» **WRITTEN TASK**
Copy out the data below verbatim.

» **DATA PROVIDED**
* Start *
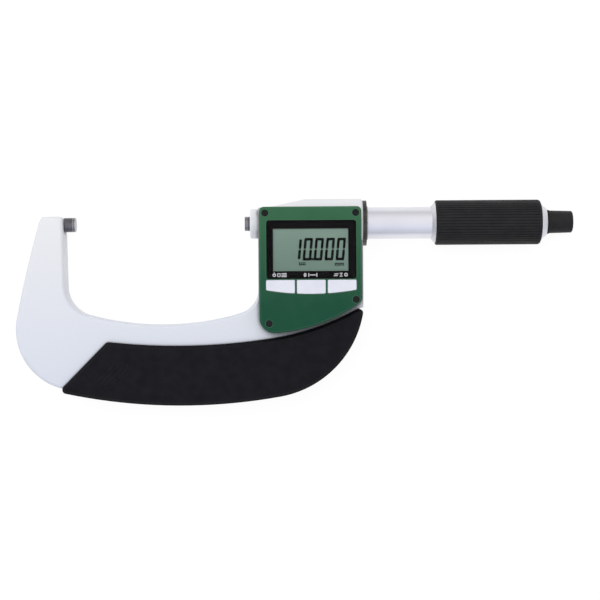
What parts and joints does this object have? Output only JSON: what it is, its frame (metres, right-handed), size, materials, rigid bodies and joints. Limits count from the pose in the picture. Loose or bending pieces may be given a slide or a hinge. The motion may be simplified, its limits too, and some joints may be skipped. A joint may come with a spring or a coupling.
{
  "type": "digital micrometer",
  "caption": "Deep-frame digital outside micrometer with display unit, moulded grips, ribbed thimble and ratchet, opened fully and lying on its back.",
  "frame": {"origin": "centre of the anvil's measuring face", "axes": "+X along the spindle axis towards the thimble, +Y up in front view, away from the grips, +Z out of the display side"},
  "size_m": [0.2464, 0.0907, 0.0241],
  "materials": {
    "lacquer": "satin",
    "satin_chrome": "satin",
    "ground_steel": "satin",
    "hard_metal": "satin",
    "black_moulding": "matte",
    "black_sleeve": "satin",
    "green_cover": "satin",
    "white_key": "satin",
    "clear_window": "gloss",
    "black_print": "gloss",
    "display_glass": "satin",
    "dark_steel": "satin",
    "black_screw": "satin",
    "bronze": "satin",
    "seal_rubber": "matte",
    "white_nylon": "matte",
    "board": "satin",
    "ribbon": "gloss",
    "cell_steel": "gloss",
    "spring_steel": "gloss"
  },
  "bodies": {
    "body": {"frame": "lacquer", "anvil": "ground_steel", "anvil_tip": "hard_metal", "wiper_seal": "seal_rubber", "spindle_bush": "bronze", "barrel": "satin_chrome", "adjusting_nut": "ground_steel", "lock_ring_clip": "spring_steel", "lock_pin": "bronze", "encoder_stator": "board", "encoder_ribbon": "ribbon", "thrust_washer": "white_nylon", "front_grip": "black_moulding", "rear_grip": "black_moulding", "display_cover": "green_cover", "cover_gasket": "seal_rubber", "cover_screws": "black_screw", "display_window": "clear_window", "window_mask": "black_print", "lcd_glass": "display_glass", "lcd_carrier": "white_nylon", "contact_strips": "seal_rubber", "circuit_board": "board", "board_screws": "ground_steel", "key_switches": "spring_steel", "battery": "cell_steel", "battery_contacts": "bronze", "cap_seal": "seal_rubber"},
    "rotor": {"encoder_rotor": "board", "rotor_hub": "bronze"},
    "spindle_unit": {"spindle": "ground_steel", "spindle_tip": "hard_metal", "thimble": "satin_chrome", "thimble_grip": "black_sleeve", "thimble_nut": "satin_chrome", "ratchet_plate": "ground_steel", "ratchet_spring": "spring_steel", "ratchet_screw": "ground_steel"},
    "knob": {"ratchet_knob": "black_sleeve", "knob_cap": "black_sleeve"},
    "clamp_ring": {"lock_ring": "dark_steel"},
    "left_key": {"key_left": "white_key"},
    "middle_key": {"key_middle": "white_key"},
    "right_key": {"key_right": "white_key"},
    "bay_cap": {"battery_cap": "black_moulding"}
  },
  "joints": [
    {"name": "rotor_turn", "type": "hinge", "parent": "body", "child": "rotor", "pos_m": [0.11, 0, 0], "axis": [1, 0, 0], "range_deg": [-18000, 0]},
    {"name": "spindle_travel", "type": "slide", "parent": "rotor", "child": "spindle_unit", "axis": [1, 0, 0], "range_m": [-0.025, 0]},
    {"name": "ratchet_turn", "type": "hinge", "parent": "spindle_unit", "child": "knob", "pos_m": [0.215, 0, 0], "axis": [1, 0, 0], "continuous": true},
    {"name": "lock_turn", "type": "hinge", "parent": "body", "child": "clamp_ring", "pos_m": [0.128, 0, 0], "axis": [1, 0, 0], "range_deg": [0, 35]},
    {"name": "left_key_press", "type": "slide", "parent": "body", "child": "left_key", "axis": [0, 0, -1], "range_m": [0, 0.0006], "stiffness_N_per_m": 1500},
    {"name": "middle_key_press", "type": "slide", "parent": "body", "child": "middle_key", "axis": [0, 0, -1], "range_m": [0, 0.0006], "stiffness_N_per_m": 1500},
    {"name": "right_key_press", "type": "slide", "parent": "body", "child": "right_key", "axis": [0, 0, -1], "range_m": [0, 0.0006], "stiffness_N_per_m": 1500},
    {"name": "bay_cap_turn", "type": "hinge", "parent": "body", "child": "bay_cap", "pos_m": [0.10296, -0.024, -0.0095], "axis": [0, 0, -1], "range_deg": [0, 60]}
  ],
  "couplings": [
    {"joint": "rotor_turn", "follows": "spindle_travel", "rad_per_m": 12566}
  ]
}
* End *
» **OUTPUT FOR THIS TASK**
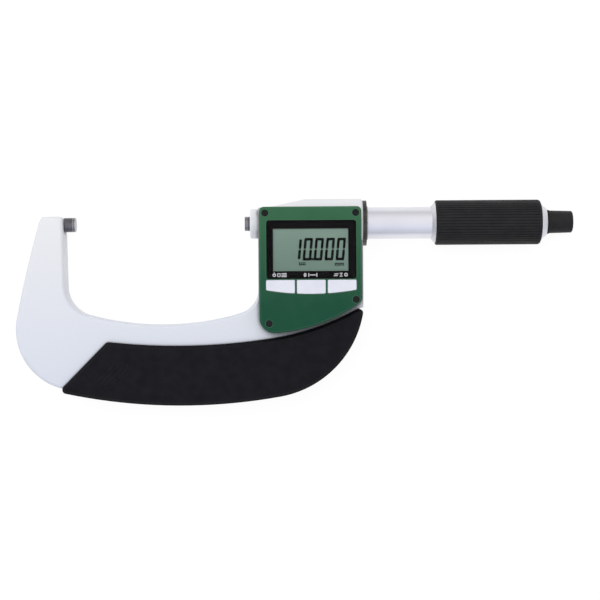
What parts and joints does this object have? Output only JSON: what it is, its frame (metres, right-handed), size, materials, rigid bodies and joints. Limits count from the pose in the picture. Loose or bending pieces may be given a slide or a hinge. The motion may be simplified, its limits too, and some joints may be skipped. A joint may come with a spring or a coupling.
{
  "type": "digital micrometer",
  "caption": "Deep-frame digital outside micrometer with display unit, moulded grips, ribbed thimble and ratchet, opened fully and lying on its back.",
  "frame": {"origin": "centre of the anvil's measuring face", "axes": "+X along the spindle axis towards the thimble, +Y up in front view, away from the grips, +Z out of the display side"},
  "size_m": [0.2464, 0.0907, 0.0241],
  "materials": {
    "lacquer": "satin",
    "satin_chrome": "satin",
    "ground_steel": "satin",
    "hard_metal": "satin",
    "black_moulding": "matte",
    "black_sleeve": "satin",
    "green_cover": "satin",
    "white_key": "satin",
    "clear_window": "gloss",
    "black_print": "gloss",
    "display_glass": "satin",
    "dark_steel": "satin",
    "black_screw": "satin",
    "bronze": "satin",
    "seal_rubber": "matte",
    "white_nylon": "matte",
    "board": "satin",
    "ribbon": "gloss",
    "cell_steel": "gloss",
    "spring_steel": "gloss"
  },
  "bodies": {
    "body": {"frame": "lacquer", "anvil": "ground_steel", "anvil_tip": "hard_metal", "wiper_seal": "seal_rubber", "spindle_bush": "bronze", "barrel": "satin_chrome", "adjusting_nut": "ground_steel", "lock_ring_clip": "spring_steel", "lock_pin": "bronze", "encoder_stator": "board", "encoder_ribbon": "ribbon", "thrust_washer": "white_nylon", "front_grip": "black_moulding", "rear_grip": "black_moulding", "display_cover": "green_cover", "cover_gasket": "seal_rubber", "cover_screws": "black_screw", "display_window": "clear_window", "window_mask": "black_print", "lcd_glass": "display_glass", "lcd_carrier": "white_nylon", "contact_strips": "seal_rubber", "circuit_board": "board", "board_screws": "ground_steel", "key_switches": "spring_steel", "battery": "cell_steel", "battery_contacts": "bronze", "cap_seal": "seal_rubber"},
    "rotor": {"encoder_rotor": "board", "rotor_hub": "bronze"},
    "spindle_unit": {"spindle": "ground_steel", "spindle_tip": "hard_metal", "thimble": "satin_chrome", "thimble_grip": "black_sleeve", "thimble_nut": "satin_chrome", "ratchet_plate": "ground_steel", "ratchet_spring": "spring_steel", "ratchet_screw": "ground_steel"},
    "knob": {"ratchet_knob": "black_sleeve", "knob_cap": "black_sleeve"},
    "clamp_ring": {"lock_ring": "dark_steel"},
    "left_key": {"key_left": "white_key"},
    "middle_key": {"key_middle": "white_key"},
    "right_key": {"key_right": "white_key"},
    "bay_cap": {"battery_cap": "black_moulding"}
  },
  "joints": [
    {"name": "rotor_turn", "type": "hinge", "parent": "body", "child": "rotor", "pos_m": [0.11, 0, 0], "axis": [1, 0, 0], "range_deg": [-18000, 0]},
    {"name": "spindle_travel", "type": "slide", "parent": "rotor", "child": "spindle_unit", "axis": [1, 0, 0], "range_m": [-0.025, 0]},
    {"name": "ratchet_turn", "type": "hinge", "parent": "spindle_unit", "child": "knob", "pos_m": [0.215, 0, 0], "axis": [1, 0, 0], "continuous": true},
    {"name": "lock_turn", "type": "hinge", "parent": "body", "child": "clamp_ring", "pos_m": [0.128, 0, 0], "axis": [1, 0, 0], "range_deg": [0, 35]},
    {"name": "left_key_press", "type": "slide", "parent": "body", "child": "left_key", "axis": [0, 0, -1], "range_m": [0, 0.0006], "stiffness_N_per_m": 1500},
    {"name": "middle_key_press", "type": "slide", "parent": "body", "child": "middle_key", "axis": [0, 0, -1], "range_m": [0, 0.0006], "stiffness_N_per_m": 1500},
    {"name": "right_key_press", "type": "slide", "parent": "body", "child": "right_key", "axis": [0, 0, -1], "range_m": [0, 0.0006], "stiffness_N_per_m": 1500},
    {"name": "bay_cap_turn", "type": "hinge", "parent": "body", "child": "bay_cap", "pos_m": [0.10296, -0.024, -0.0095], "axis": [0, 0, -1], "range_deg": [0, 60]}
  ],
  "couplings": [
    {"joint": "rotor_turn", "follows": "spindle_travel", "rad_per_m": 12566}
  ]
}